*GIVEN MATERIAL*
────────

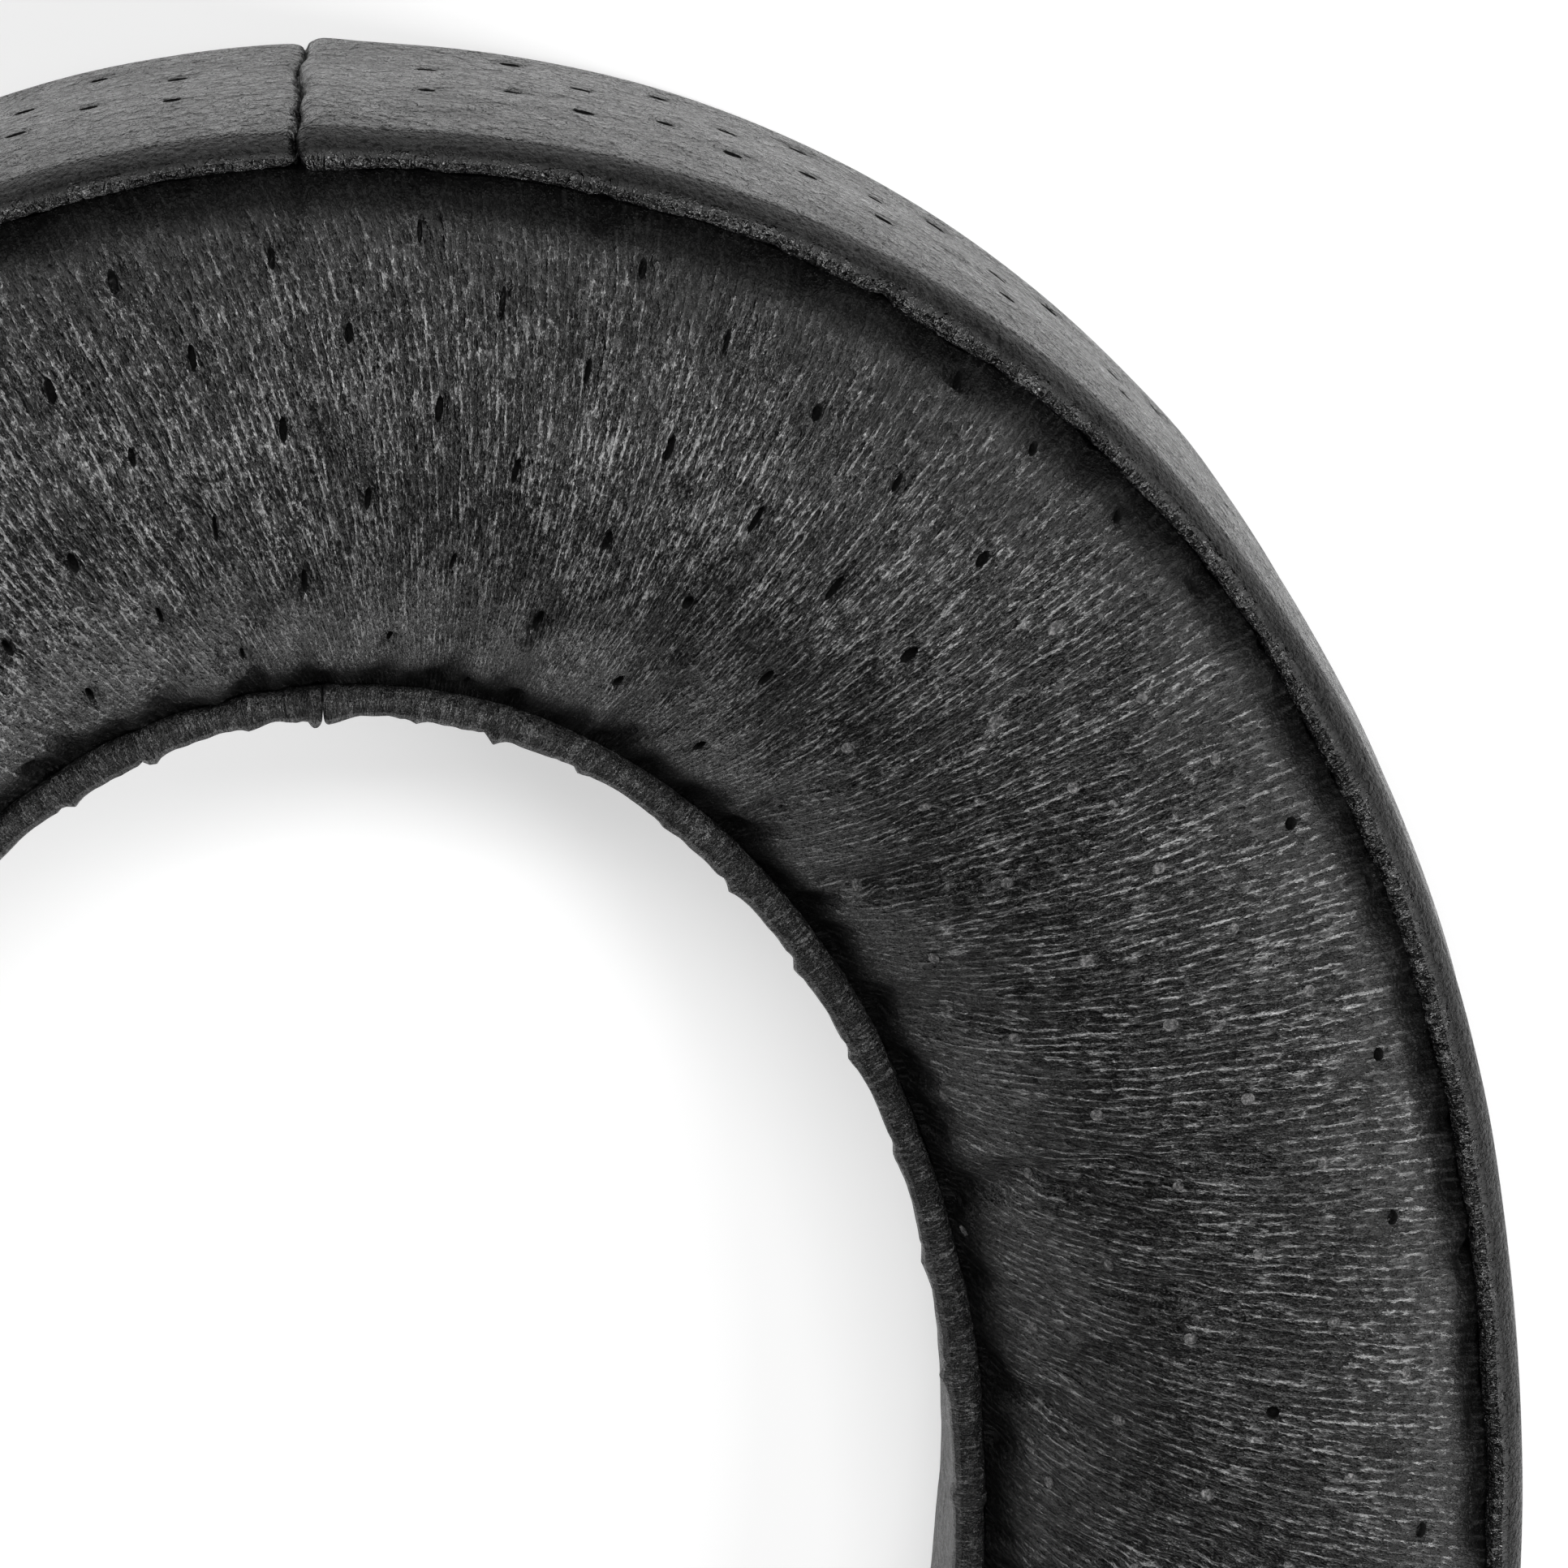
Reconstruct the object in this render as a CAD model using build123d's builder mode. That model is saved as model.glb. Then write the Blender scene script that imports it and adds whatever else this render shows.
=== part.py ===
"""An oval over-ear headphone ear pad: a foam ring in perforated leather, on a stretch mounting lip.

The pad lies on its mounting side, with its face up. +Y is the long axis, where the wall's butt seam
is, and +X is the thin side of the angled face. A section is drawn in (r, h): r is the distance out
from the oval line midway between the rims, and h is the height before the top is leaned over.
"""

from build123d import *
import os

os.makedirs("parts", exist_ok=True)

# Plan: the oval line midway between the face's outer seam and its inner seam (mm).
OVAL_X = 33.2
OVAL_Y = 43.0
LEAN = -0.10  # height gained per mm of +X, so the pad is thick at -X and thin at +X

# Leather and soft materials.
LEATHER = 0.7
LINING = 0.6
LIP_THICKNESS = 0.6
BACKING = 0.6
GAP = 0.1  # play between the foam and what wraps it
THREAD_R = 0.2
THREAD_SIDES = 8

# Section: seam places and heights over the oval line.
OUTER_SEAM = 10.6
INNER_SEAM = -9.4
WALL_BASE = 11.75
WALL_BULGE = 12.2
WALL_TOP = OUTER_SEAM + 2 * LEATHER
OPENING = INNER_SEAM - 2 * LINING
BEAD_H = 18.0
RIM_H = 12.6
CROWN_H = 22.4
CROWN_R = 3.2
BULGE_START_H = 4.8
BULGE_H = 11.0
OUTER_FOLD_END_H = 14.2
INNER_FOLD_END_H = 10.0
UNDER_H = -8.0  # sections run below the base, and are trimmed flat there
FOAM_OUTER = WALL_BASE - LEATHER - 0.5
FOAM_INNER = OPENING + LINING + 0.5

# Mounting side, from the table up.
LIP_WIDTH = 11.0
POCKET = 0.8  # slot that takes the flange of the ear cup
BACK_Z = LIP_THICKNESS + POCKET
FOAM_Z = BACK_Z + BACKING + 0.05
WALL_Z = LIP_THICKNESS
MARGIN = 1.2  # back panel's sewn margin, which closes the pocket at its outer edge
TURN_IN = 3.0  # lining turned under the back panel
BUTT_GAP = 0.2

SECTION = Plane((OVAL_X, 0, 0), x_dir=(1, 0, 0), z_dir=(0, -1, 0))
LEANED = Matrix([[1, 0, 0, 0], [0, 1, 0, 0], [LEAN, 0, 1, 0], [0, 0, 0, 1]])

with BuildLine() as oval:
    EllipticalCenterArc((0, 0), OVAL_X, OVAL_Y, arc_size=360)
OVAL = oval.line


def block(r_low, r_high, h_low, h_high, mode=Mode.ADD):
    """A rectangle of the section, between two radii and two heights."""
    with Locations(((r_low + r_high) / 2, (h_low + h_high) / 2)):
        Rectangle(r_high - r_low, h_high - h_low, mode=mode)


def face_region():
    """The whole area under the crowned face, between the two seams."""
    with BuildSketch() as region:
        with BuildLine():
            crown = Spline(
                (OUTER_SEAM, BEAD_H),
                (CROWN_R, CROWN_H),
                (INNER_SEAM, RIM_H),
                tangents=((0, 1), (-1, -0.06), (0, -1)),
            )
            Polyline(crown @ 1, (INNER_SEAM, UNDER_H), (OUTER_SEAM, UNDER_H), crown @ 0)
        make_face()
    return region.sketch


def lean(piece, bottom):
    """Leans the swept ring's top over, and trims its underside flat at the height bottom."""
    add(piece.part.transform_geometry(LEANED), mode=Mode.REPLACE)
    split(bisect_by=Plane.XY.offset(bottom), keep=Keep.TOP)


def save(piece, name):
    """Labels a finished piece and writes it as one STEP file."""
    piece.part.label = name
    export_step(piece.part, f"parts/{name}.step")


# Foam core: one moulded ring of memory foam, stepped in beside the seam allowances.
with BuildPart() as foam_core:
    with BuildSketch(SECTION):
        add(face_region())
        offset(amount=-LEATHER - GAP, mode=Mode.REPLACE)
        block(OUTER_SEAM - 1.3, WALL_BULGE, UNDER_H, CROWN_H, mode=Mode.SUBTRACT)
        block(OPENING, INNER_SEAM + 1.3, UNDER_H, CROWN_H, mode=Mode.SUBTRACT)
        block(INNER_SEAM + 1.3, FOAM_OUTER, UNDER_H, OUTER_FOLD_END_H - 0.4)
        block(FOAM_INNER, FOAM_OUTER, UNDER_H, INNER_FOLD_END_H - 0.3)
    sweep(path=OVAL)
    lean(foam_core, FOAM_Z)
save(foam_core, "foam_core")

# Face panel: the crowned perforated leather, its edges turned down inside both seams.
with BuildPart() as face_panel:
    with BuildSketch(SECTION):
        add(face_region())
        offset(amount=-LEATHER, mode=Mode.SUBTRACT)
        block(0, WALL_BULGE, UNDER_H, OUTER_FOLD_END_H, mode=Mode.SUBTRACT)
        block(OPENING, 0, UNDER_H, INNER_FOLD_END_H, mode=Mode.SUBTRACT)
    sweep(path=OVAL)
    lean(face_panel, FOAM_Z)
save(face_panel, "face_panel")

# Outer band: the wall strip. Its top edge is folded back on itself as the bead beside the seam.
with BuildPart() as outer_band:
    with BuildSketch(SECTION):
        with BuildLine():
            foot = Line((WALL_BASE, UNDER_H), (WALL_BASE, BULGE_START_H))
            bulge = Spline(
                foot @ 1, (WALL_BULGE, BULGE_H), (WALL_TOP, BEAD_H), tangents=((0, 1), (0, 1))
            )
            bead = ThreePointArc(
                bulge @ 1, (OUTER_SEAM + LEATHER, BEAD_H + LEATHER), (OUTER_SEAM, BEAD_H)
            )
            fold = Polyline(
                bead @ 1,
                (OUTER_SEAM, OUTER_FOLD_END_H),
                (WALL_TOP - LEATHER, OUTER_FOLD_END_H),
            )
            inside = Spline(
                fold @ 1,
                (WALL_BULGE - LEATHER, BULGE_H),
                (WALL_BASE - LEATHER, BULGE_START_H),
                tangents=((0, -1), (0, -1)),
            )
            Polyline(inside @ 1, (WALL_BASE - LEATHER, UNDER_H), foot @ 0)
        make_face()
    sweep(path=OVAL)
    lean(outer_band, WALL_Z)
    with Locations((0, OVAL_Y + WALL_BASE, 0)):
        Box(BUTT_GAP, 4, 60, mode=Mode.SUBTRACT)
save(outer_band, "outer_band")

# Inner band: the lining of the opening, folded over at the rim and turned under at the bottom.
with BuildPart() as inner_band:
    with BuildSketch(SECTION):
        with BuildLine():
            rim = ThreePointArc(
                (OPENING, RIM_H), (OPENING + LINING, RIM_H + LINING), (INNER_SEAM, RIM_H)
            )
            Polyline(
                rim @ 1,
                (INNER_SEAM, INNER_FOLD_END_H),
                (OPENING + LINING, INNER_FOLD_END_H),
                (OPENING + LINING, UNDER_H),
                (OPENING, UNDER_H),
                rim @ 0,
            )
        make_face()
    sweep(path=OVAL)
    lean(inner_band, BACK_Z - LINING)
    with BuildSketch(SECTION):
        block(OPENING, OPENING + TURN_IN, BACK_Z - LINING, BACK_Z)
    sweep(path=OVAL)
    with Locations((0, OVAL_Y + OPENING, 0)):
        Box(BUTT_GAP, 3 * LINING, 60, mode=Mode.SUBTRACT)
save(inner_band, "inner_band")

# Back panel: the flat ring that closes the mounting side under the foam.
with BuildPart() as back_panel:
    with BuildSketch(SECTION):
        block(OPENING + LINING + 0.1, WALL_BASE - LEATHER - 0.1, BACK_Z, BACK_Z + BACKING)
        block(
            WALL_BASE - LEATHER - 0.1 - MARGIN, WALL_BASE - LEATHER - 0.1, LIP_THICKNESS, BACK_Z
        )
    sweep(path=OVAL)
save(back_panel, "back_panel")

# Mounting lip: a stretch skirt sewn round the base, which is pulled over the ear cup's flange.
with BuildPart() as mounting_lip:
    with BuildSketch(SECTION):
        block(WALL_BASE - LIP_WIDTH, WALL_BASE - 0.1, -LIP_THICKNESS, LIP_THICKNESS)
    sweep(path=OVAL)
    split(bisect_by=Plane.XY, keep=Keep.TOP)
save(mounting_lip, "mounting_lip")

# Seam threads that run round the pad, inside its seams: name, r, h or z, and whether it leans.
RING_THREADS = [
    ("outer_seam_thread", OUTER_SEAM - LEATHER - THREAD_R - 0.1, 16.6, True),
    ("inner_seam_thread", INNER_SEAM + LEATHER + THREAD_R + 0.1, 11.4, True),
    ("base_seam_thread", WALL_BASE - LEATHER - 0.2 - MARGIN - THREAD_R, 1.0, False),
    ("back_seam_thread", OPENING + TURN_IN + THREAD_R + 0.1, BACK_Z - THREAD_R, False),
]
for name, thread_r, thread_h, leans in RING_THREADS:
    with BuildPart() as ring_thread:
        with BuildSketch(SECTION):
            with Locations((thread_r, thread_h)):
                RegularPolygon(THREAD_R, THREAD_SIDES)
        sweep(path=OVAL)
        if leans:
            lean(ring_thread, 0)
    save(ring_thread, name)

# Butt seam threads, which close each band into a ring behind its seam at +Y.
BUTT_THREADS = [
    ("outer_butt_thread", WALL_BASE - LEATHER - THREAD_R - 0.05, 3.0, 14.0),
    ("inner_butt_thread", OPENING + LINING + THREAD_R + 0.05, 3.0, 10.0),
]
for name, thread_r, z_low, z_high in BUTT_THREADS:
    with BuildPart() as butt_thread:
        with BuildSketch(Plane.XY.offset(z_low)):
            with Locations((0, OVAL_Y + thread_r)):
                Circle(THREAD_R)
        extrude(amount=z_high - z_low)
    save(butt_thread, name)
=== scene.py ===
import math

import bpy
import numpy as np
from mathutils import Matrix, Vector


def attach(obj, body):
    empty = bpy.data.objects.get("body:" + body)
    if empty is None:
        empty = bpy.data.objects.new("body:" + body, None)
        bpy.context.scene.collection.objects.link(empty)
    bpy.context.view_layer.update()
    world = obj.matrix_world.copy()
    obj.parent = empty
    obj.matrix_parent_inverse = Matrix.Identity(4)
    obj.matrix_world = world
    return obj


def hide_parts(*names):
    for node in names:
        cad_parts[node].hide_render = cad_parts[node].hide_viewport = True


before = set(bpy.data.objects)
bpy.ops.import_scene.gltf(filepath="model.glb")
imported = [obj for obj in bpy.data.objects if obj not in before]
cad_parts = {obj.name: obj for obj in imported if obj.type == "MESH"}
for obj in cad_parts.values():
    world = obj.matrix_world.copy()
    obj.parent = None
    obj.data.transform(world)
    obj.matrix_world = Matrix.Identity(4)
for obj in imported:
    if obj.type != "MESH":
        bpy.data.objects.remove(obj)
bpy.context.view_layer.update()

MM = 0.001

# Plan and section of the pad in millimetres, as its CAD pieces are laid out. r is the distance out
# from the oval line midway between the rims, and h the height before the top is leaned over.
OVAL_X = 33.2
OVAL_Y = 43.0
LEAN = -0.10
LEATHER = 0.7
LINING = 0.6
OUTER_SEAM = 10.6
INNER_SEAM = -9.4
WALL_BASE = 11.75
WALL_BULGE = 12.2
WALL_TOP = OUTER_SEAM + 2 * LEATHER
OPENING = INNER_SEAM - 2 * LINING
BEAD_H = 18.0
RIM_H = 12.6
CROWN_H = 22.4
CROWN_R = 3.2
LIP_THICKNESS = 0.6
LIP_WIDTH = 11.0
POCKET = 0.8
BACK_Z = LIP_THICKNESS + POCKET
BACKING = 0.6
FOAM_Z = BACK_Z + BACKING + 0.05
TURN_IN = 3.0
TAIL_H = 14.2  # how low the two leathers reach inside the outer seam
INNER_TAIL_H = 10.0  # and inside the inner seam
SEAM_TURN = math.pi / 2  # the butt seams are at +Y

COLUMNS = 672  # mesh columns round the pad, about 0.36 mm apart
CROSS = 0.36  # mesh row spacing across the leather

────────

*TASK DETAILS*
Output exactly one stretch of the listing: from the line containing "# Seam threads" through the line containing "obj.parent = None", both end lines included.

*RESULT OF THE TASK*
# Seam threads that run round the pad, inside its seams: name, r, h or z, and whether it leans.
RING_THREADS = [
    ("outer_seam_thread", OUTER_SEAM - LEATHER - THREAD_R - 0.1, 16.6, True),
    ("inner_seam_thread", INNER_SEAM + LEATHER + THREAD_R + 0.1, 11.4, True),
    ("base_seam_thread", WALL_BASE - LEATHER - 0.2 - MARGIN - THREAD_R, 1.0, False),
    ("back_seam_thread", OPENING + TURN_IN + THREAD_R + 0.1, BACK_Z - THREAD_R, False),
]
for name, thread_r, thread_h, leans in RING_THREADS:
    with BuildPart() as ring_thread:
        with BuildSketch(SECTION):
            with Locations((thread_r, thread_h)):
                RegularPolygon(THREAD_R, THREAD_SIDES)
        sweep(path=OVAL)
        if leans:
            lean(ring_thread, 0)
    save(ring_thread, name)

# Butt seam threads, which close each band into a ring behind its seam at +Y.
BUTT_THREADS = [
    ("outer_butt_thread", WALL_BASE - LEATHER - THREAD_R - 0.05, 3.0, 14.0),
    ("inner_butt_thread", OPENING + LINING + THREAD_R + 0.05, 3.0, 10.0),
]
for name, thread_r, z_low, z_high in BUTT_THREADS:
    with BuildPart() as butt_thread:
        with BuildSketch(Plane.XY.offset(z_low)):
            with Locations((0, OVAL_Y + thread_r)):
                Circle(THREAD_R)
        extrude(amount=z_high - z_low)
    save(butt_thread, name)
=== scene.py ===
import math

import bpy
import numpy as np
from mathutils import Matrix, Vector


def attach(obj, body):
    empty = bpy.data.objects.get("body:" + body)
    if empty is None:
        empty = bpy.data.objects.new("body:" + body, None)
        bpy.context.scene.collection.objects.link(empty)
    bpy.context.view_layer.update()
    world = obj.matrix_world.copy()
    obj.parent = empty
    obj.matrix_parent_inverse = Matrix.Identity(4)
    obj.matrix_world = world
    return obj


def hide_parts(*names):
    for node in names:
        cad_parts[node].hide_render = cad_parts[node].hide_viewport = True


before = set(bpy.data.objects)
bpy.ops.import_scene.gltf(filepath="model.glb")
imported = [obj for obj in bpy.data.objects if obj not in before]
cad_parts = {obj.name: obj for obj in imported if obj.type == "MESH"}
for obj in cad_parts.values():
    world = obj.matrix_world.copy()
    obj.parent = None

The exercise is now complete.